Are the supply issues we all grumble about simply a function of manufacturing, logistics and demand, or are they partly cultural? Have we become too accepting of them? Eight weeks for a mass-produced rifle. Eight months for some new piece of scope technology which, by the time it finally lands, may already be half a generation behind what is coming next. At what point do we stop shrugging and telling ourselves that this is just how the industry works? It is a fair question, especially in a market that speaks constantly about innovation, responsiveness and progress, yet still seems oddly relaxed about lead times that would be laughed out of the room in most other sectors. There is perhaps a wider conversation there about what we accept because we are enthusiasts, and what we would challenge far more quickly if we were simply buyers in another market.
Away from the kit and stands, I also wanted to say best of luck to Josh at Souls Untapped. I have watched his work for a long time, and there is something in it that feels rarer than it should be now: honesty, vulnerability, and a willingness to show adventure without packaging it into something false. In a much younger part of my own life I challenged myself in different ways, from our own Brecon to free-diving in volcanic holes off Thailand, and perhaps that is part of why his content still resonates. There is a truth in it that has been edited out of too much modern outdoor media, not least by some of our own industry influencers. He captures something more grounded, and whatever comes next for him I wish him all the best with it.
Overall, that was probably the shape of the show for me.
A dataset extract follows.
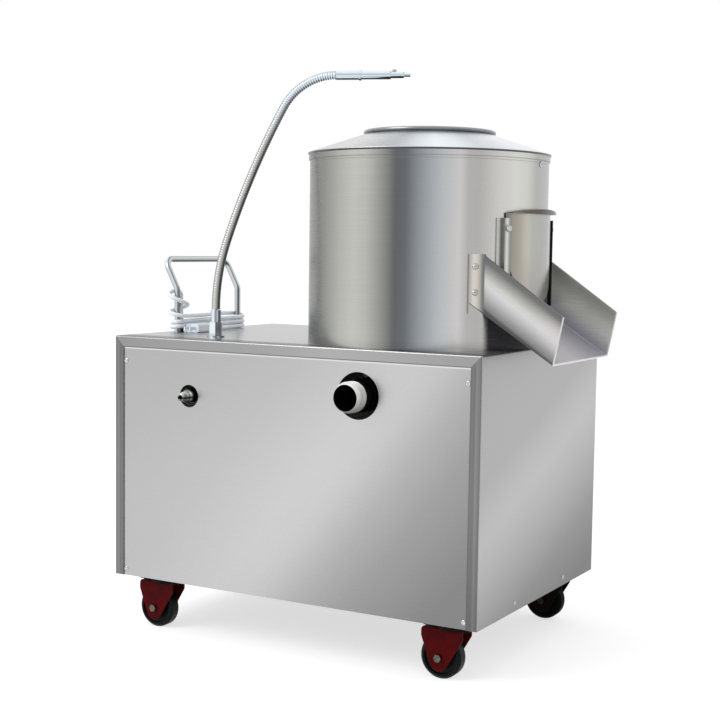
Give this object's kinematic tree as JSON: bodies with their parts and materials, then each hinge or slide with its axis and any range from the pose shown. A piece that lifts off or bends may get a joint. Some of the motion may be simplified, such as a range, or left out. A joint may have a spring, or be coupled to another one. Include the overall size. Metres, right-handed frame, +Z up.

Beyond the predictable names, the better parts were still the same as they always are: good company, proper conversations, a few useful surprises, enough honesty to be worthwhile, and enough unanswered questions to keep testing once the show is over. That, in the end, is the real point of these events. Not to come home dazzled. Not to convince yourself every new launch matters. But to come home thinking, and with a slightly clearer idea of what might actually prove useful once the hall lights are gone and the real work begins again.